A similar misuse occurs with Matt Smith playing the film’s primary antagonist Milo Morbius. Like Leto, Smith has proven himself capable in the past, but he just isn’t an intimidating enough presence to work as a villain, and his motivations as a character border on nonsensical.
Smith is actually able to tease out a few laughs, most of them accidental; if his demented screams of “Michael!” during what are supposed to be tense moments don’t elicit a chuckle, nothing will.
Even with all that said, the film’s greatest failure is being dreadfully boring. Nothing of interest happens, and by the time the credits are rolling it feels like a long, elaborate trailer playing before a hopefully worthwhile film begins.

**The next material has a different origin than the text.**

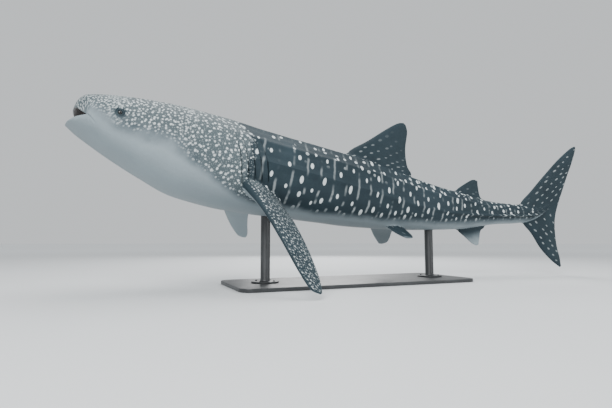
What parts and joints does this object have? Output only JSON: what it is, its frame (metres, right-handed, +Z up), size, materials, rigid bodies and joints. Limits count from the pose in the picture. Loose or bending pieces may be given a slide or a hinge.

Being released in such close proximity to “The Batman,” a film that managed its tonal juggling act much better while staying engaging for nearly twice the length, certainly makes “Morbius’” flaws stick out more, but also highlights just how derivative it is.
In the past year’s films, “The Suicide Squad” has better humor, “Shang-Chi and the Legend of the Ten Rings” has better action and “Spider-Man: No Way Home” has stronger emotional stakes. By contrast, “Morbius” fails to be good at anything in particular while not even amounting to more than the sum of its parts.
Compared to some of the best films in its genre to have released in the past few years, “Morbius” seems determined to stick out as little as possible, reducing its potentially interesting material to borderline B-movie levels. If this character and film indicates the future of Sony’s “Spider-Man” cinematic universe, it could be a rough few years.